# Work to be completed:
Please pull out every line that includes the string "lifts".

—————

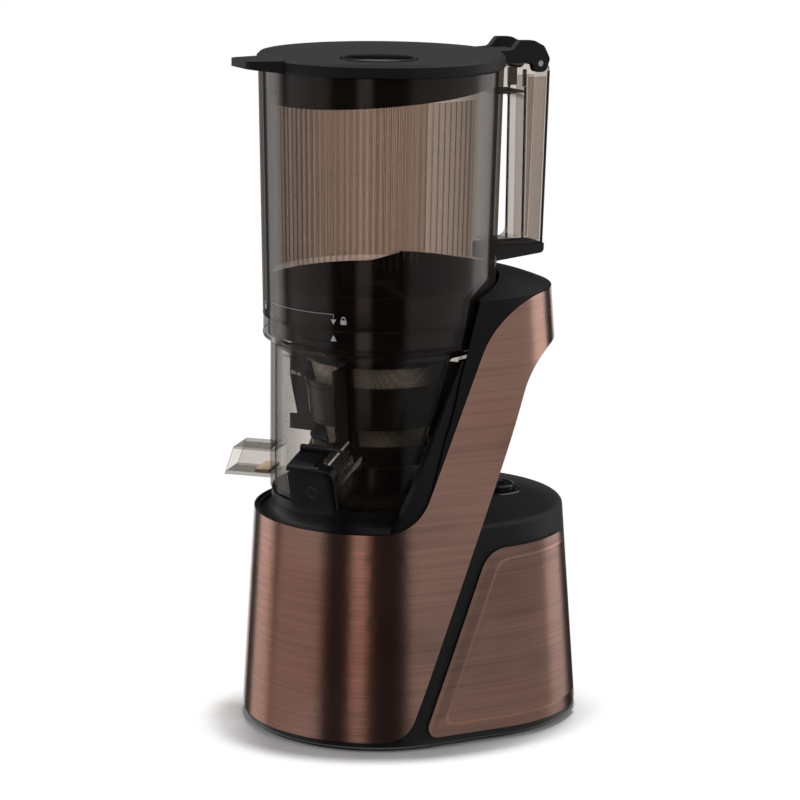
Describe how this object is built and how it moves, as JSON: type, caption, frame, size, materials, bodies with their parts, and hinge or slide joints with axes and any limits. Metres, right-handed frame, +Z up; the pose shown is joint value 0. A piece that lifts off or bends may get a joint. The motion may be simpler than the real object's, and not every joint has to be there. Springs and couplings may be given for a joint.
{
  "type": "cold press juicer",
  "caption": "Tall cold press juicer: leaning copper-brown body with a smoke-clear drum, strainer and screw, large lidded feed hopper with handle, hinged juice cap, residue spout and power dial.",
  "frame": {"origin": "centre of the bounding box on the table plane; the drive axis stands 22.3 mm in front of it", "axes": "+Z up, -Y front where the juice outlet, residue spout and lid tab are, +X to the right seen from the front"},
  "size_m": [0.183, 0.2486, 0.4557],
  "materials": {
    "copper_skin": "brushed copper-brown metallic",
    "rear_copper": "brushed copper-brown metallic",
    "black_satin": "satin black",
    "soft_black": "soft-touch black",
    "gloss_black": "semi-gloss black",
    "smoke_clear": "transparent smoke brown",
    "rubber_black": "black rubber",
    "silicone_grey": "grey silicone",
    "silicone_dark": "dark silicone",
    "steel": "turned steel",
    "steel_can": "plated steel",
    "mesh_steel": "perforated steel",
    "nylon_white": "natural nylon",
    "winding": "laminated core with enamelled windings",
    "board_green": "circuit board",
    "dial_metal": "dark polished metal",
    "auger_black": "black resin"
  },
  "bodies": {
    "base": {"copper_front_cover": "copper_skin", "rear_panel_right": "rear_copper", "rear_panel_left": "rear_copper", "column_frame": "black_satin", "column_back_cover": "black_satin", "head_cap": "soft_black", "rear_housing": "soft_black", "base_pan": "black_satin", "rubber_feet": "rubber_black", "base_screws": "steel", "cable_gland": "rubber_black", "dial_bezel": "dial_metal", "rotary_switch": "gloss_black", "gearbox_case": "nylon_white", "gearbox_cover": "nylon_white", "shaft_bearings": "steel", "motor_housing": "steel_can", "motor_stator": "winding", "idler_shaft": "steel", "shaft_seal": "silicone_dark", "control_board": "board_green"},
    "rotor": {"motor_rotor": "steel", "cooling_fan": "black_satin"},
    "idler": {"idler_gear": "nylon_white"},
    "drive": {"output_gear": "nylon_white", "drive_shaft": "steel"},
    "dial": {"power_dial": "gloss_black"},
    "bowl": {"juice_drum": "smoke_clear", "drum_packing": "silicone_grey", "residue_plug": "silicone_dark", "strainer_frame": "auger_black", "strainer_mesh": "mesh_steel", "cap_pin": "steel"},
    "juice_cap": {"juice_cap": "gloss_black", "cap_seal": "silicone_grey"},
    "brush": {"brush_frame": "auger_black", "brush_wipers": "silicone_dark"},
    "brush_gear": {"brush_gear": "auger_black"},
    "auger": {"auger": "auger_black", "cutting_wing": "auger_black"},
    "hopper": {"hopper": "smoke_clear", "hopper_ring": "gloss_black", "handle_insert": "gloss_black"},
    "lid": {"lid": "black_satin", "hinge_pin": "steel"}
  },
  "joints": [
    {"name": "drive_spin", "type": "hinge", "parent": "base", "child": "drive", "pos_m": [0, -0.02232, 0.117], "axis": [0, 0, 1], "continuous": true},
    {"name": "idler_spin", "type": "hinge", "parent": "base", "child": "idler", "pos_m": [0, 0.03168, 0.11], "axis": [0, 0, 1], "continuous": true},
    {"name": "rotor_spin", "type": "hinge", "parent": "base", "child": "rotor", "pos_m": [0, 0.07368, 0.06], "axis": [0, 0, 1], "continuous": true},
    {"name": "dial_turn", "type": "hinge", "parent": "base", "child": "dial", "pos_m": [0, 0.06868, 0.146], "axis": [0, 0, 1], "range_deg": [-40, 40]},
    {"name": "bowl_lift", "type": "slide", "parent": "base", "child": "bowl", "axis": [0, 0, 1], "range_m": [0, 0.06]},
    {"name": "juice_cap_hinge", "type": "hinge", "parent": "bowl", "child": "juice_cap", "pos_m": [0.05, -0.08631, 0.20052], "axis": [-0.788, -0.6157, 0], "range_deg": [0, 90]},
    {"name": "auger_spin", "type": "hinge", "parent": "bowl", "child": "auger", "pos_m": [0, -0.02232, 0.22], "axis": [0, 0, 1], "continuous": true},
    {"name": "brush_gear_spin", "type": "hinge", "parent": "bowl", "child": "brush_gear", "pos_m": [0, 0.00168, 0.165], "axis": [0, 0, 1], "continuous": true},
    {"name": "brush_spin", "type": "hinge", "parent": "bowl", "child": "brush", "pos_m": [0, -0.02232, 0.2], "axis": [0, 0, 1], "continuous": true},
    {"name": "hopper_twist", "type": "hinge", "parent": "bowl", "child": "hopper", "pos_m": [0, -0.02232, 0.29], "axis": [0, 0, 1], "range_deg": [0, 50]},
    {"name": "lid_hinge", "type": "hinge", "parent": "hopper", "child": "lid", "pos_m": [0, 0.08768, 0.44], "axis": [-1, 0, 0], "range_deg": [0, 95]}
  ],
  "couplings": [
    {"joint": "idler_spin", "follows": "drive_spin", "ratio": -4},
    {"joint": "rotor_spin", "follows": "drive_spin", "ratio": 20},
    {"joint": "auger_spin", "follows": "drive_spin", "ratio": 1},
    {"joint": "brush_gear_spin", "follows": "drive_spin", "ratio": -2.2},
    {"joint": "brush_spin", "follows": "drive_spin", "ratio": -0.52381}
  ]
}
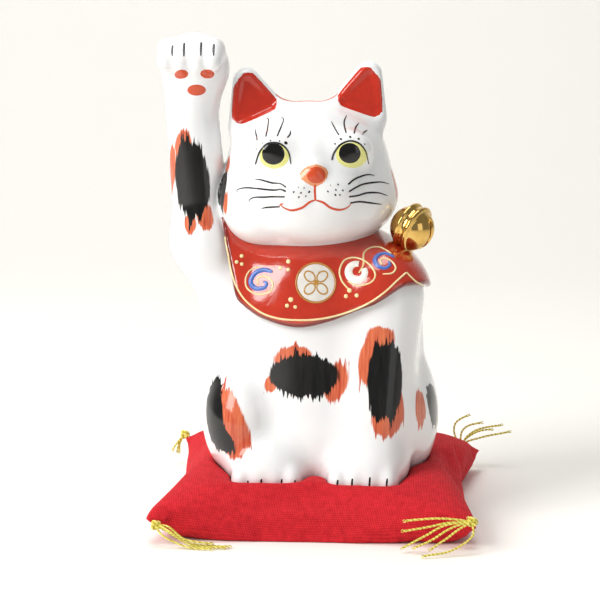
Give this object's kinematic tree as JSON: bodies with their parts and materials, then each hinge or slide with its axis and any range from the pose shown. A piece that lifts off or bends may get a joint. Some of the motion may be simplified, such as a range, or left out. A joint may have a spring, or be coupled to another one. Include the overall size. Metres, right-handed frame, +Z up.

—————

# Answer to this task:
Describe how this object is built and how it moves, as JSON: type, caption, frame, size, materials, bodies with their parts, and hinge or slide joints with axes and any limits. Metres, right-handed frame, +Z up; the pose shown is joint value 0. A piece that lifts off or bends may get a joint. The motion may be simpler than the real object's, and not every joint has to be there. Springs and couplings may be given for a joint.
Give this object's kinematic tree as JSON: bodies with their parts and materials, then each hinge or slide with its axis and any range from the pose shown. A piece that lifts off or bends may get a joint. Some of the motion may be simplified, such as a range, or left out. A joint may have a spring, or be coupled to another one. Include the overall size. Metres, right-handed frame, +Z up.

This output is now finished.